Tokyo Electric Power Company Thursday stopped an effort to remove nuclear fuel debris from a reactor meltdown at the Fukushima nuclear power plant.
A set-up error during preparation scuttled the effort. The nuclear power plant was devastated on 11 March 2011 by tsunami following the magnitude 9.0 earthquake. File photo by Kimimasa Mayama/EPA-EFE

Aug. 22 (UPI) — Tokyo Electric Power Company Thursday stopped an effort to remove nuclear fuel debris from a reactor meltdown at the Fukushima nuclear power plant.

The company said there were setup errors that stopped their work.

“We are now looking into why there was a mistake in the sequence of setting up the pipes,” a TEPCO official said during a press conference.

TEPCO did not say when another attempt would made, but said it won’t happen Friday.

During prep work for removal of the fuel a remotely controlled telescopic device was inserted just before the connection leading to the Fukushima reactor containment vessel. Work was halted when TEPCO realized the order of five pipes connected to the device was wrong.
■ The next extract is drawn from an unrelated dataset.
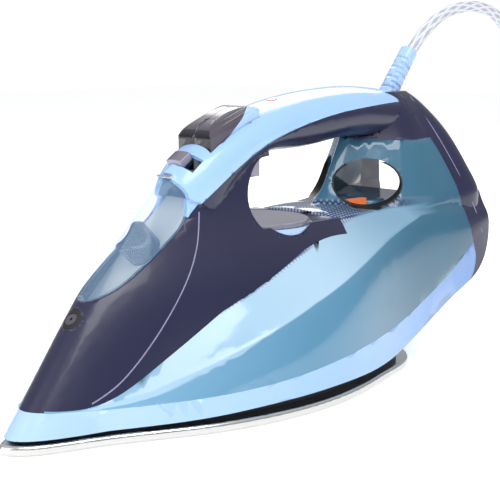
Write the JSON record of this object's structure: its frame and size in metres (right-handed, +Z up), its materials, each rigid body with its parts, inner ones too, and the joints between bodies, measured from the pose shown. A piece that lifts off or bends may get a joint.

The Fukushima prefectural government urged the company to take steps to prevent errors like this in the future because it makes residents anxious.

“It is better to carry on with the work safely and steadily rather than rushing,” TEPCO President Tomoaki Kobayakawa told reporters.

The experimental effort to remove nuclear fuel debris would have removed up to 3 grams from reactor No. 2 as a test.

There’s an estimated 880 tons of fuel debris in Fukushima’s reactors Nos. 1 to 3.

The Fukushima plant was flooded by a tsunami triggered by a strong earthquake March 11, 2011. Of the plant’s six reactors, 1 to 3 had core meltdowns. Hydrogen explosions damaged buildings housing reactors 1, 3 and 4.